§ **What to work on**
The complete listing should be restated exactly.

§ **Excerpted records**
■ ■ ■
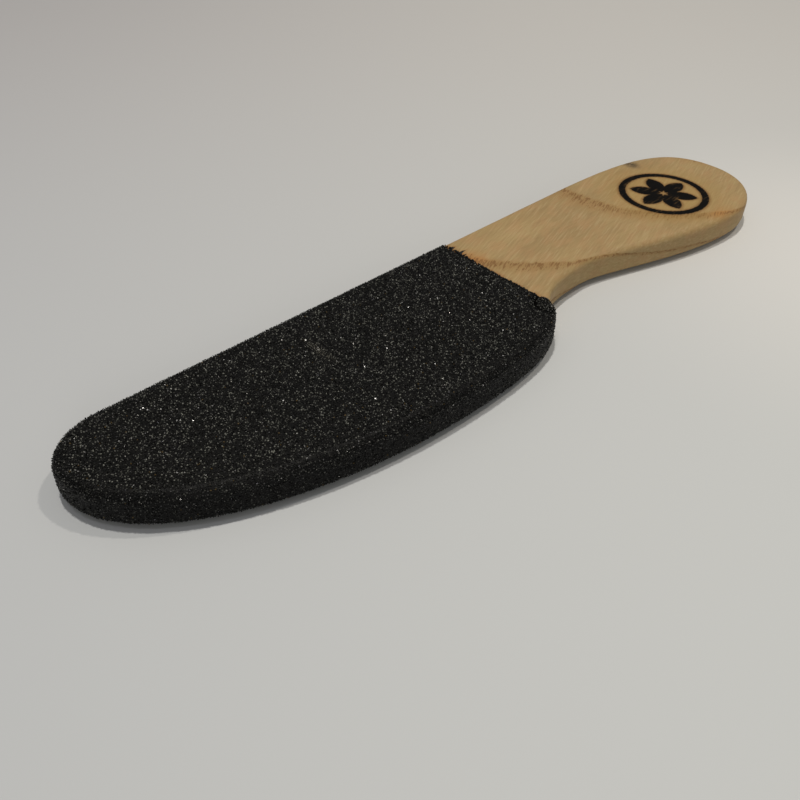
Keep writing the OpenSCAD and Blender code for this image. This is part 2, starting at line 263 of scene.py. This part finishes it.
def ash_material():
    """Bare ash, planed and sanded: matt, with fine scratches, open pores and brown ring lines.

    Its fibres and the marks of the sanding paper are about 0.1 mm wide. The picture's points
    are about 0.3 mm apart, so both are drawn 0.5 to 0.7 mm wide, or they wouldn't show."""
    knot_place, knot_reach = (91.8, 19.2, wood_top - 0.5), (3.4, 4.6, 4.0)
    handle_orange, handle_reach = (84.5, -18.5, wood_top), (9.0, 4.5, 6.0)
    neck_orange, neck_reach = (9.5, 13.5, wood_top), (6.0, 7.0, 6.0)
    orange_strength, orange_in_line = 0.3, 0.3
    relief_strength, relief_depth = 0.35, 0.12 * MM
    bare_shine, less_when_burnt, rougher_when_burnt = 0.35, 0.25, 0.3
    material, tree, place, shader = new_material("ash_planed_and_sanded")
    early, line = growth_rings(tree, place)
    slits = pores(tree, place, early)
    broad = noise(tree, place, (0.03, 0.1, 0.1), 3.0)
    blotch = noise(tree, place, (0.16, 0.34, 0.34), 4.0, turn=scratch_turn)
    fibre = noise(tree, place, (0.16, 1.5, 1.5), 4.0, roughness=0.6)
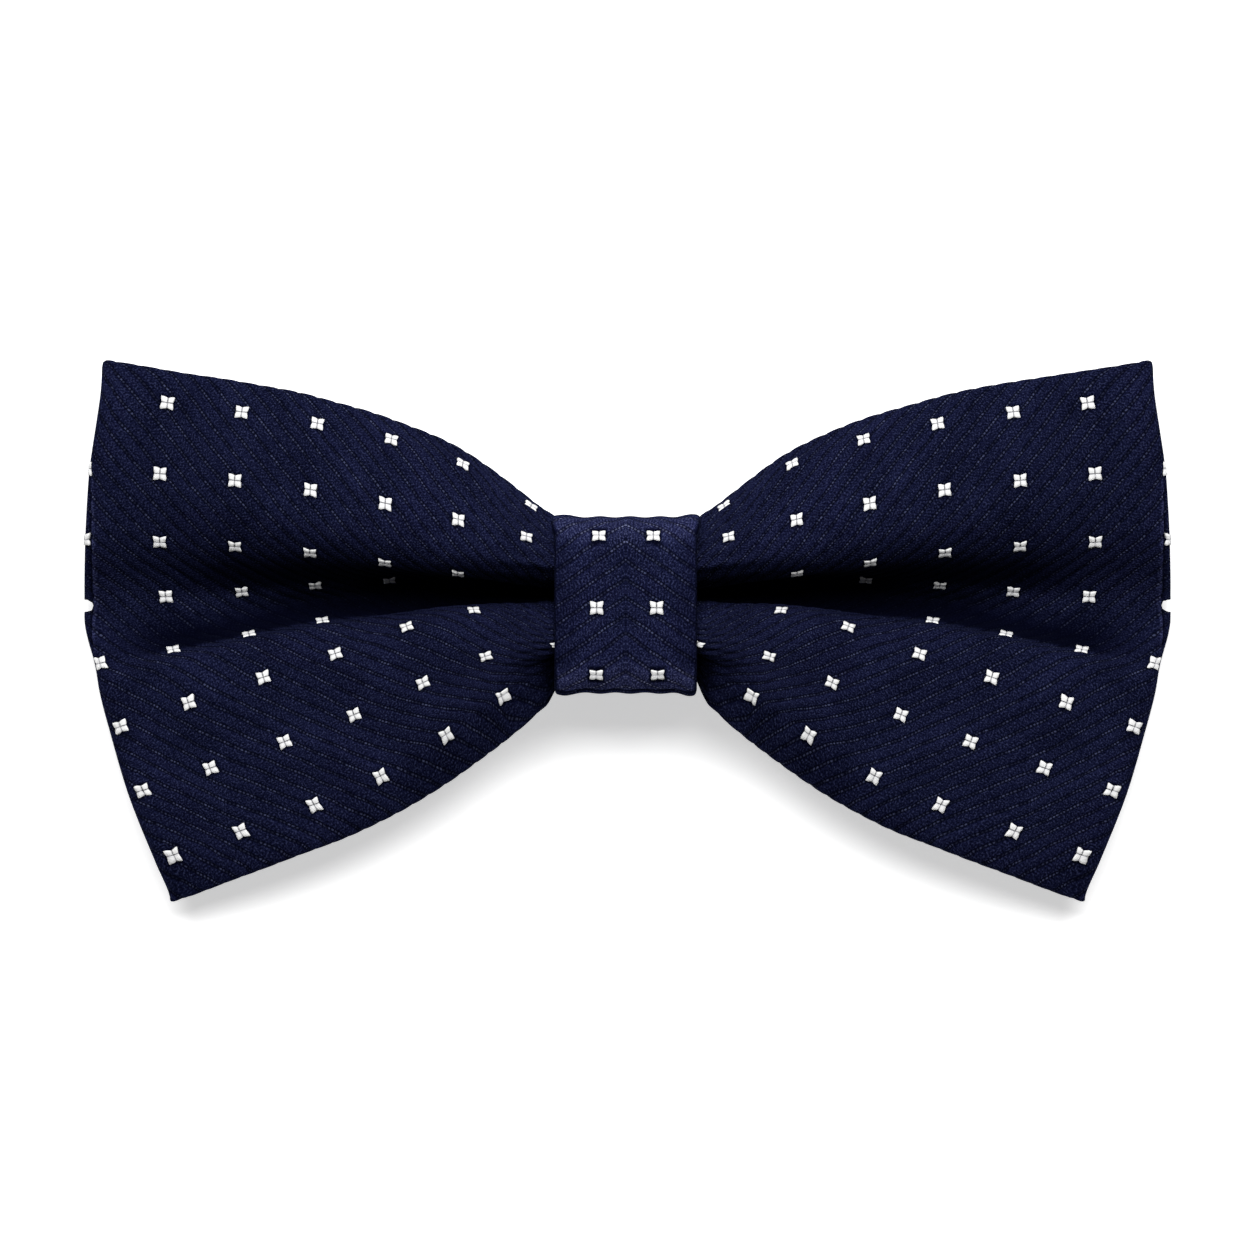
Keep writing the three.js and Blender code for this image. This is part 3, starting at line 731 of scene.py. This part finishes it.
def knotProfile():
    # Section of the band, a rounded rectangle: x, how far out from its middle, and the distance round it
    edge, radius = knot["thick"] / 2, knot["edgeRadius"]
    flat = knot["halfWidth"] - radius
    turn = np.linspace(0, rightAngle, knot["edgeSteps"] + 1)
    over = np.linspace(0, flat, knot["outerSteps"] // 2 + 1)
    under = np.linspace(flat, 0, knot["innerSteps"] // 2 + 1)
    x = np.concatenate([over, flat + radius * np.sin(turn[1:]), flat + radius * np.cos(turn), under[1:]])
    out = np.concatenate([
        np.full(len(over), edge), edge - radius + radius * np.cos(turn[1:]),
        radius - edge - radius * np.sin(turn), np.full(len(under) - 1, -edge),
    ])
    across = arcLength(np.stack([x, out], axis=1))
    back = slice(-2, 0, -1)
    return [np.concatenate([half, sign * half[back]]) for half, sign in ((x, -1), (out, 1), (across, -1))]


def knotWeave(across, length):
    # Places across and along the ribs, which run down from the middle to both sides
    slope = math.radians(knot["ribSlope"])
    side, down = np.abs(across), length + knot["ribStart"]
    return down * math.cos(slope) - side * math.sin(slope), down * math.sin(slope) + side * math.cos(slope)


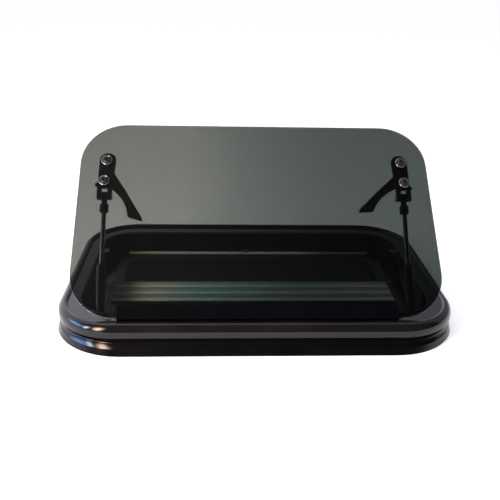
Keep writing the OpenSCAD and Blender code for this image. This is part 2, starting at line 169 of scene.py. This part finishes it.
■ ■ ■
§ **The answer**
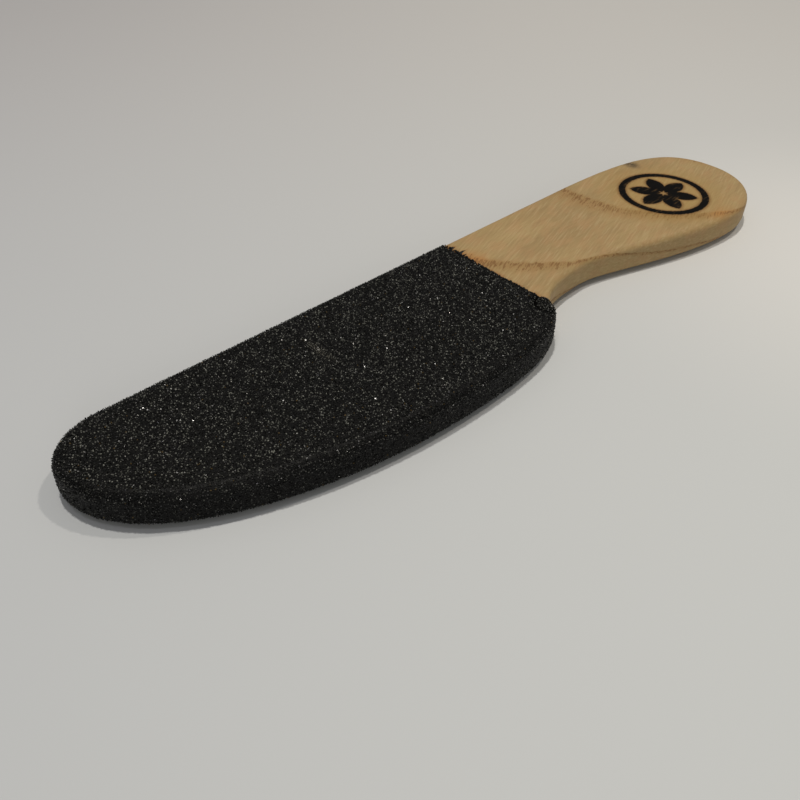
Keep writing the OpenSCAD and Blender code for this image. This is part 2, starting at line 263 of scene.py. This part finishes it.
def ash_material():
    """Bare ash, planed and sanded: matt, with fine scratches, open pores and brown ring lines.

    Its fibres and the marks of the sanding paper are about 0.1 mm wide. The picture's points
    are about 0.3 mm apart, so both are drawn 0.5 to 0.7 mm wide, or they wouldn't show."""
    knot_place, knot_reach = (91.8, 19.2, wood_top - 0.5), (3.4, 4.6, 4.0)
    handle_orange, handle_reach = (84.5, -18.5, wood_top), (9.0, 4.5, 6.0)
    neck_orange, neck_reach = (9.5, 13.5, wood_top), (6.0, 7.0, 6.0)
    orange_strength, orange_in_line = 0.3, 0.3
    relief_strength, relief_depth = 0.35, 0.12 * MM
    bare_shine, less_when_burnt, rougher_when_burnt = 0.35, 0.25, 0.3
    material, tree, place, shader = new_material("ash_planed_and_sanded")
    early, line = growth_rings(tree, place)
    slits = pores(tree, place, early)
    broad = noise(tree, place, (0.03, 0.1, 0.1), 3.0)
    blotch = noise(tree, place, (0.16, 0.34, 0.34), 4.0, turn=scratch_turn)
    fibre = noise(tree, place, (0.16, 1.5, 1.5), 4.0, roughness=0.6)
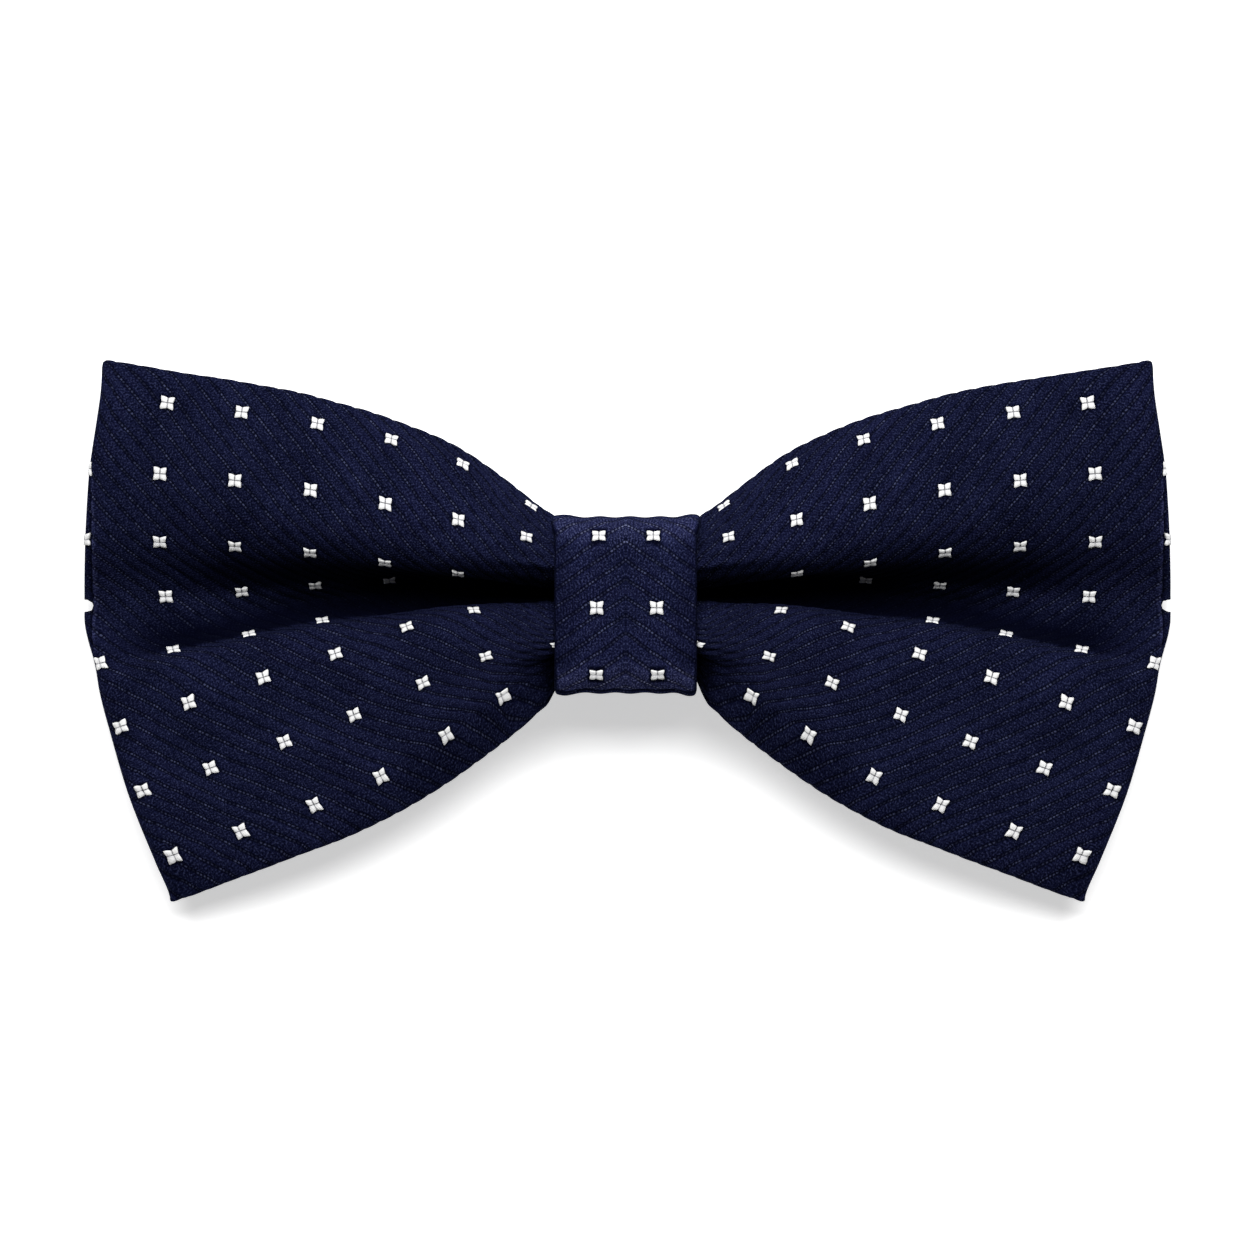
Keep writing the three.js and Blender code for this image. This is part 3, starting at line 731 of scene.py. This part finishes it.
def knotProfile():
    # Section of the band, a rounded rectangle: x, how far out from its middle, and the distance round it
    edge, radius = knot["thick"] / 2, knot["edgeRadius"]
    flat = knot["halfWidth"] - radius
    turn = np.linspace(0, rightAngle, knot["edgeSteps"] + 1)
    over = np.linspace(0, flat, knot["outerSteps"] // 2 + 1)
    under = np.linspace(flat, 0, knot["innerSteps"] // 2 + 1)
    x = np.concatenate([over, flat + radius * np.sin(turn[1:]), flat + radius * np.cos(turn), under[1:]])
    out = np.concatenate([
        np.full(len(over), edge), edge - radius + radius * np.cos(turn[1:]),
        radius - edge - radius * np.sin(turn), np.full(len(under) - 1, -edge),
    ])
    across = arcLength(np.stack([x, out], axis=1))
    back = slice(-2, 0, -1)
    return [np.concatenate([half, sign * half[back]]) for half, sign in ((x, -1), (out, 1), (across, -1))]


def knotWeave(across, length):
    # Places across and along the ribs, which run down from the middle to both sides
    slope = math.radians(knot["ribSlope"])
    side, down = np.abs(across), length + knot["ribStart"]
    return down * math.cos(slope) - side * math.sin(slope), down * math.sin(slope) + side * math.cos(slope)


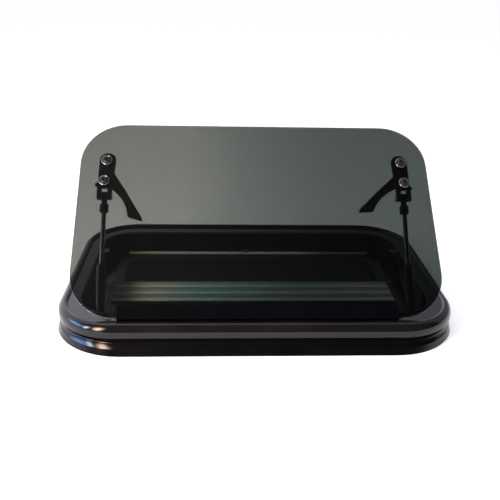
Keep writing the OpenSCAD and Blender code for this image. This is part 2, starting at line 169 of scene.py. This part finishes it.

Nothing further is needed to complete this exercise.